There are four SET operators in SQL mentioned below:
Operator | Return |
---|---|
UNION | All DISTINCT rows from both tables will be returned |
UNION ALL | All rows from both tables will be returned with duplicates also |
MINUS | All distinct row from first table not including the second table |
INTERSECT | All the common rows returned from both the table |
When to Use SET Operators:
-
Combining Data: When you need a consolidated view of data from multiple tables that have similar structures (e.g., merging customer lists from different regions).
-
Comparing Data: Identifying differences or commonalities between datasets (e.g., finding customers present in one marketing campaign but not another, or identifying products sold in all regions).
-
Data Cleaning: Removing duplicates or identifying inconsistencies across datasets.
-
Reporting: Generating comprehensive reports by combining data from various segments.
UNION :
All DISTINCT rows from both tables will be returned, there are some pre-requisite for using UNION command on two tables:-
- Every select statement should have same number of columns in the same order
- The data type of every column should be same in both tables.
SYNTAX
SELECT column_nm1,column_nm2.. FROM table1
UNION
SELECT column_nm1,column_nm.. FROM table2;
Lets understand from this example:
Employees_NY:
EmployeeID | Name |
---|---|
101 | Alice |
102 | Bob |
103 | Charlie |
Employees_LA:
EmployeeID | Name |
---|---|
103 | Charlie |
104 | David |
105 | Eve |
SELECT employeeID,Name FROM Employees_NY
UNION
sELECT employeeID,Name FROM Employees_LA;
Result:
EmployeeID | Name |
---|---|
101 | Alice |
102 | Bob |
103 | Charlie |
104 | David |
105 | Eve |
Note: Charlie (103) appears only once since in UNION operator no duplicates are there.
UNION ALL:
All rows from both tables will be returned with duplicates also, there are some pre-requisite for using UNION ALL command on two tables:-
- Every select statement should have same number of columns in the same order
- The data type of every column should be same in both tables.
SYNTAX
SELECT column_nm1,column_nm2.. FROM table1
UNION ALL
SELECT column_nm1,column_nm.. FROM table2;
SELECT employeeID,Name FROM Employees_NY
UNION ALL
SELECT employeeID,Name FROM Employees_LA;
Lets understand from this example:
Result:
EmployeeID | Name |
---|---|
101 | Alice |
102 | Bob |
103 | Charlie |
103 | Charlie |
104 | David |
105 | Eve |
Note: Charlie (103) appears twice, as it's present in both tables, so it indicates in union all no duplicates will be removed it will simply add all data from both the tables.
INTERSECT :
There are some pre-requisite for using INTERSECT command on two tables:-
- Every select statement should have same number of columns in the same order
- The data type of every column should be same in both tables.
SYNTAX
SELECT
column_nm1, column_nm2, ...FROM table1 [WHERE condition]
INTERSECT
SELECT column_nm1, column_nm2, ...FROM table2 [WHERE condition]

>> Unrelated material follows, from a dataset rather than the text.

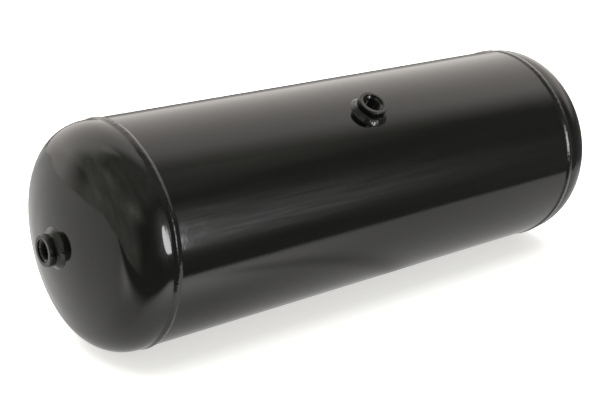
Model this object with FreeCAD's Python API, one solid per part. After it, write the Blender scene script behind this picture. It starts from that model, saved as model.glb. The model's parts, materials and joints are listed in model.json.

SELECT employeeID,Name FROM Employees_NY
INTERSECT
SELECT employeeID,Name FROM Employees_LA;
Result:
EmployeeID | Name |
---|---|
103 | Charlie |
Note: Only the common row from both the table is returned which is charlie.
MINUS :
All distinct row from first table not including any rows from the second table, there are some pre-requisite for using MINUS command on two tables:-
- Every select statement should have same number of columns in the same order
- The data type of every column should be same in both tables.
SYNTAX
SELECT
column_nm1, column_nm2, ...FROM table1 [WHERE condition]
MINUS
SELECT column_nm1, column_nm2, ...FROM table2 [WHERE condition]
Here we are trying to get data from first table which are not identical to second table, Hence firstly we are trying to get data from Employees_NY which is not there in Employees_LA see below:
SELECT employeeID,Name FROM Employees_NY
MINUS
SELECT employeeID,Name FROM Employees_LA;
Result:
EmployeeID | Name |
---|---|
101 | Alice |
102 | Bob |
Note : These are the employees in Employees_NY who are not in Employees_LA.
Conversely
Now we are trying to get data from second table which are not identical to first table, Hence firstly we are trying to get data from Employees_LA which is not there in Employees_NY see below:
SELECT employeeID,Name FROM Employees_LA
MINUS
SELECT employeeID,Name FROM Employees_NY;
Result:
EmployeeID | Name |
---|---|
104 | David |
105 | Eve |
Note: These are the employees in Employees_LA who are not in Employees_NY.
Conclusion: In essence, set operators provide a powerful and flexible way to perform advanced data analysis and integration by enabling you to perform set-theoretic operations directly within your SQL queries.